===== Data =====

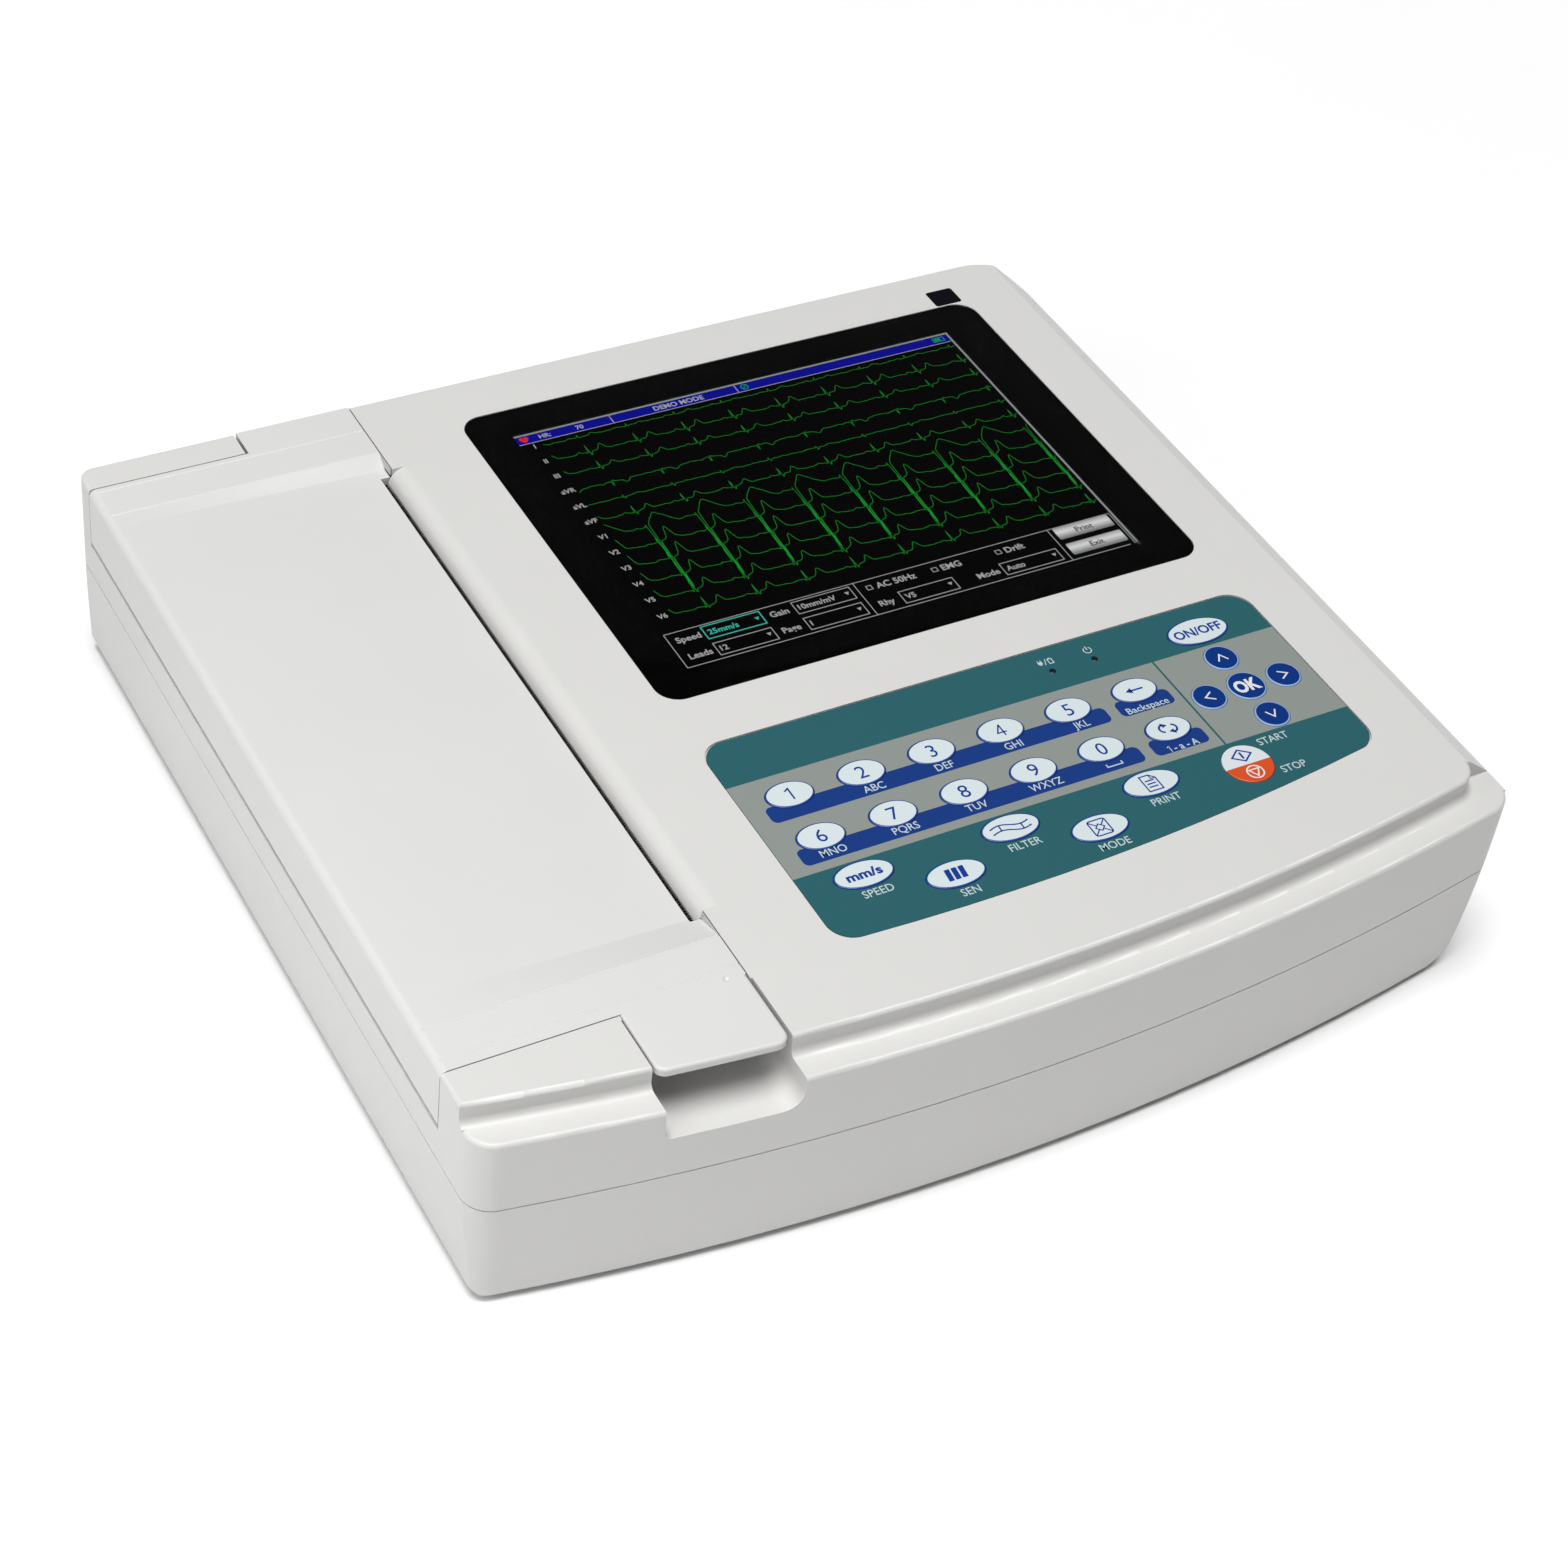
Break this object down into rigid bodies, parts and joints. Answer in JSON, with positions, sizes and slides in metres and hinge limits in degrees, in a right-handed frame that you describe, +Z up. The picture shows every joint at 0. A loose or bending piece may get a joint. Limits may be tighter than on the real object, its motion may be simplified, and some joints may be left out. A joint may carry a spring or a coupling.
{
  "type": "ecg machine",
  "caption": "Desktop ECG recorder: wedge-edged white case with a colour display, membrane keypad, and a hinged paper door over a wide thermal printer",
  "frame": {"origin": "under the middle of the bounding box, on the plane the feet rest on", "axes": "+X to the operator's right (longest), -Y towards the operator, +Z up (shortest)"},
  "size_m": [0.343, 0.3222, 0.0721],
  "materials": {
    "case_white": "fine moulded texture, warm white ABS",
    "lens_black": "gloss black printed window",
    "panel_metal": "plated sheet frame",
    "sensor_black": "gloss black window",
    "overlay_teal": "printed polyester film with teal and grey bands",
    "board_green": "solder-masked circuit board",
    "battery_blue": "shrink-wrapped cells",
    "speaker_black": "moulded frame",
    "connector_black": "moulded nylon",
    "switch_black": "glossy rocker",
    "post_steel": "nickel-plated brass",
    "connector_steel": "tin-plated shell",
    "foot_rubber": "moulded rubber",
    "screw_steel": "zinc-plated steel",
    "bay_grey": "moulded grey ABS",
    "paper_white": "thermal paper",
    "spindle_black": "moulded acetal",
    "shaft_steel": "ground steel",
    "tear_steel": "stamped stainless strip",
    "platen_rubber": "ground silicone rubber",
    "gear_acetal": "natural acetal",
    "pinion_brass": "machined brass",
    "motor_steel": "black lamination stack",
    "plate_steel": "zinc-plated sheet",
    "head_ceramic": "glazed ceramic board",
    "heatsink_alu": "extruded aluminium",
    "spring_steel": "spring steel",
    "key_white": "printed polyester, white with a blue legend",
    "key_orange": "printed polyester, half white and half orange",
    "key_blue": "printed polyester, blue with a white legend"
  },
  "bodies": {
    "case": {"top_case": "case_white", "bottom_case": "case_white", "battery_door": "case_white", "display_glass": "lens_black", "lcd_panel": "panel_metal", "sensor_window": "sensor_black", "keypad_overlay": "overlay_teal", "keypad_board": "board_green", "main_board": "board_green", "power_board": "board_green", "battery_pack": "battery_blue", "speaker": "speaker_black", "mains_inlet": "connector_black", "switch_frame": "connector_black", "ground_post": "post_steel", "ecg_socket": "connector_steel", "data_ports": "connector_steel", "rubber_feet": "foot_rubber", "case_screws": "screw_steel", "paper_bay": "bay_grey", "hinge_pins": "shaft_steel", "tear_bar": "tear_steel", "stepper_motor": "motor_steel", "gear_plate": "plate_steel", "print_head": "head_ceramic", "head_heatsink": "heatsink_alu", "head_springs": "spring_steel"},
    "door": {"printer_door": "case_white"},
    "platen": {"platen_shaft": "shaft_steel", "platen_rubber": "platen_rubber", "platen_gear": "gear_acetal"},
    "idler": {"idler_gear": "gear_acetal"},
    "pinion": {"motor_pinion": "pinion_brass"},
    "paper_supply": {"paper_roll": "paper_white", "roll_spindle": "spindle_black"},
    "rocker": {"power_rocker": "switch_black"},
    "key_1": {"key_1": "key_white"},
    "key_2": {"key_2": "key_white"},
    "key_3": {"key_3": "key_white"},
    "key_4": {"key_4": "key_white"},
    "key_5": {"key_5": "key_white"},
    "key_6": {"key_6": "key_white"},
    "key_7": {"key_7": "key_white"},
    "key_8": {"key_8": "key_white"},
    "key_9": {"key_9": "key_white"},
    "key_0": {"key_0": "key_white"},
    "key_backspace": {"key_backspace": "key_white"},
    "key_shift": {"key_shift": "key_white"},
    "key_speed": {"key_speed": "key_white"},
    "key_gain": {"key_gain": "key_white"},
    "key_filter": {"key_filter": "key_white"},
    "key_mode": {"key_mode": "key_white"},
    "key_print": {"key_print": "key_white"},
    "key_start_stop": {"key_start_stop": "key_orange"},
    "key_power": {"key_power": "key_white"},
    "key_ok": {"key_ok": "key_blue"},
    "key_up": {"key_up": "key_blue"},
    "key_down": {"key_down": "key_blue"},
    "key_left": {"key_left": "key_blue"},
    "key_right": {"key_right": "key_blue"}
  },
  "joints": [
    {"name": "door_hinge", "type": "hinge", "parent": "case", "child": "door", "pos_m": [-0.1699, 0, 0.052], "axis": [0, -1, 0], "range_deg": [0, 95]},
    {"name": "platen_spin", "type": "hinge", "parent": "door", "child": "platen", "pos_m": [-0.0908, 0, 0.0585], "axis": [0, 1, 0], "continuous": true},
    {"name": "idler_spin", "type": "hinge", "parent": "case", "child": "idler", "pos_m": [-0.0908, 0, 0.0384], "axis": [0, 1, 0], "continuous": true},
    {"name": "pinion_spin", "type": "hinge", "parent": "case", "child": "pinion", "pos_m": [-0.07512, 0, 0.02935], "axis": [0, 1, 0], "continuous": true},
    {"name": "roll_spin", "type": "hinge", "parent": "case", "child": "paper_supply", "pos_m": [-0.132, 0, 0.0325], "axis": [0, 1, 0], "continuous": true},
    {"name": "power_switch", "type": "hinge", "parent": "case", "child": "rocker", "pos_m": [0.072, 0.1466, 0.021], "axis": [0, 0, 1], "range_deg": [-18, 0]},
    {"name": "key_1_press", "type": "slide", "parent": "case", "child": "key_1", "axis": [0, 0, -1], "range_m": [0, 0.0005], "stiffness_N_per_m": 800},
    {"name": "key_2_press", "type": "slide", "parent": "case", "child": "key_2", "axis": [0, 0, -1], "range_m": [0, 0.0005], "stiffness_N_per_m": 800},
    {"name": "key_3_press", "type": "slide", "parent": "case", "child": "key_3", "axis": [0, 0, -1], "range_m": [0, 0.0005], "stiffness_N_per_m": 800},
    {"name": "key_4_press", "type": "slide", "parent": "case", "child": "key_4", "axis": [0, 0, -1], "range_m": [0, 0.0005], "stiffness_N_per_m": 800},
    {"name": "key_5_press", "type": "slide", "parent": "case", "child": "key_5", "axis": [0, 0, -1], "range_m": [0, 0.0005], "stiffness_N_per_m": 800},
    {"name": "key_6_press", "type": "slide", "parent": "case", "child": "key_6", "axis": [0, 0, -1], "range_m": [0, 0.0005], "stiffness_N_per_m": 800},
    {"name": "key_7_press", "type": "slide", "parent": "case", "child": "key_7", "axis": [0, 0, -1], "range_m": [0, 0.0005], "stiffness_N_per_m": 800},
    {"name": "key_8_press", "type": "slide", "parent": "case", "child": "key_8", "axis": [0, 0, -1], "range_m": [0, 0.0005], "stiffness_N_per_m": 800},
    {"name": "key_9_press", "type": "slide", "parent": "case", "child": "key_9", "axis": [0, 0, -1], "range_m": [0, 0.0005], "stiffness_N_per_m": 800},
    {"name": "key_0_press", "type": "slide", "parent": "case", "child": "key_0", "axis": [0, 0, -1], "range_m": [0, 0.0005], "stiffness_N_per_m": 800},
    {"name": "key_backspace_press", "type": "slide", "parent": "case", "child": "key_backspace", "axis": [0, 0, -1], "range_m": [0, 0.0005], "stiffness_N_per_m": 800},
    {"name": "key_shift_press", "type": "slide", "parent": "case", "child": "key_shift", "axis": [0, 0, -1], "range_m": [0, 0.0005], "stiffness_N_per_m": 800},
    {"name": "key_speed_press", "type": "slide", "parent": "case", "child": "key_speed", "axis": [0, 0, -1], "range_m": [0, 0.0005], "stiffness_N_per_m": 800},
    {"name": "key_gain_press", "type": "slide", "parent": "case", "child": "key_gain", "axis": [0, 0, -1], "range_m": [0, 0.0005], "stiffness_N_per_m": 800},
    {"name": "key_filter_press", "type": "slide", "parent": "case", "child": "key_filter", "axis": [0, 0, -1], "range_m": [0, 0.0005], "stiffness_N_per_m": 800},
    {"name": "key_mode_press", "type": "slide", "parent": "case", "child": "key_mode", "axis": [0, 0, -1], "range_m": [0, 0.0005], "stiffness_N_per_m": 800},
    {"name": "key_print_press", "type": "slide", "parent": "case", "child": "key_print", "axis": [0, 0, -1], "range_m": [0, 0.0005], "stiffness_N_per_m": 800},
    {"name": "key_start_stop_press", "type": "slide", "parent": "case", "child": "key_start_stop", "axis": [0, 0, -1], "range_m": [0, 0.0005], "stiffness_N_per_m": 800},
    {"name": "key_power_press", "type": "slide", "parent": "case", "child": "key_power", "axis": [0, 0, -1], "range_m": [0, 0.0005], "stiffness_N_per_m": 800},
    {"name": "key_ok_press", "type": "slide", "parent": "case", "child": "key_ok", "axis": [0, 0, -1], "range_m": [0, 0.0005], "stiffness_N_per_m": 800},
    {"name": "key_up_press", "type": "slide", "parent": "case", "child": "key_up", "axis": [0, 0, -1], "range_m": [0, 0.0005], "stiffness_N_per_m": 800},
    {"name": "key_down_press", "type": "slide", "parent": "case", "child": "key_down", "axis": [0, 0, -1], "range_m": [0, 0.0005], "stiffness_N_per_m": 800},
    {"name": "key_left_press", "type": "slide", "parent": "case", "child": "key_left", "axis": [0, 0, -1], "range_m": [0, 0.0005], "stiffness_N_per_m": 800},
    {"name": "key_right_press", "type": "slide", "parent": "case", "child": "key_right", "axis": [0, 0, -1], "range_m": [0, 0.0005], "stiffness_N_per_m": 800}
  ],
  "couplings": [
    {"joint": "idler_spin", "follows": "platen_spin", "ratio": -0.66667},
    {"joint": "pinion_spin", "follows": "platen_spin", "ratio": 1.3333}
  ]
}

=====

* [Direction]: Copy each line of the data above that holds "bodies".

* [Exercise answer]:
Break this object down into rigid bodies, parts and joints. Answer in JSON, with positions, sizes and slides in metres and hinge limits in degrees, in a right-handed frame that you describe, +Z up. The picture shows every joint at 0. A loose or bending piece may get a joint. Limits may be tighter than on the real object, its motion may be simplified, and some joints may be left out. A joint may carry a spring or a coupling.
  "bodies": {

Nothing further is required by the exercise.